TASK INSTRUCTIONS
Look through the lines below and extract any with the word "part".

------------------------

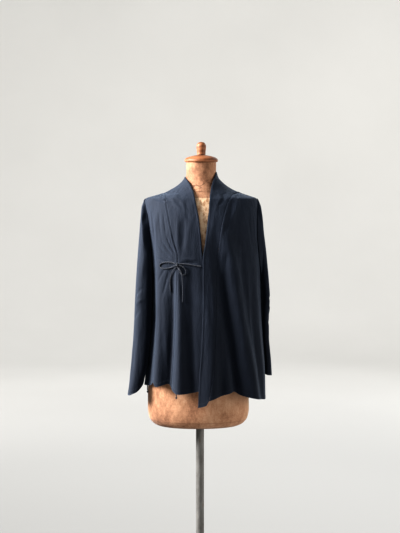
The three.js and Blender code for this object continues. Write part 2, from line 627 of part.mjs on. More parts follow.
const navyCloth = { color: 0x1a2029, roughness: 0.75, metalness: 0 };
const linen = { color: 0xc9986c, roughness: 0.85, metalness: 0 };
const turnedWood = { color: 0xb5703f, roughness: 0.45, metalness: 0 };
const steel = { color: 0x7a7872, roughness: 0.35, metalness: 0.9 };
const castIron = { color: 0x26262a, roughness: 0.6, metalness: 0.7 };

const part = new THREE.Group();
function addPiece(name, geometry, finish, place = [0, 0, 0]) {
  const mesh = new THREE.Mesh(geometry, new THREE.MeshStandardMaterial(finish));
  mesh.name = name;
  mesh.position.set(...place);
  part.add(mesh);
}

addPiece("back", backPanel(21), navyCloth);
addPiece("right_front", frontPanel("right", rightSeam, 11), navyCloth);
addPiece("left_front", frontPanel("left", leftSeam, 14), navyCloth);
addPiece("right_band", joinedBand(bandGrids("right", rightEdge, rightSeam, 9, 6), -1), navyCloth);
addPiece("left_band", joinedBand(bandGrids("band", leftEdge, leftSeam, 5, 6), 1), navyCloth);
addPiece("right_sleeve", sleeveWall(sleeves.right), navyCloth);
addPiece("left_sleeve", sleeveWall(sleeves.left), navyCloth);

addPiece("tie_knot", knot(tieKnot, 4.6, 1.15), navyCloth);
for (const [name, route] of Object.entries(cords)) addPiece(name, cord(route.map(onFront)), navyCloth);
for (const [name, place] of Object.entries(hemKnots)) addPiece(name, knot(place, 3, 1.1), navyCloth);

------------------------

ANSWER FOR THIS EXERCISE
The three.js and Blender code for this object continues. Write part 2, from line 627 of part.mjs on. More parts follow.
const part = new THREE.Group();
  part.add(mesh);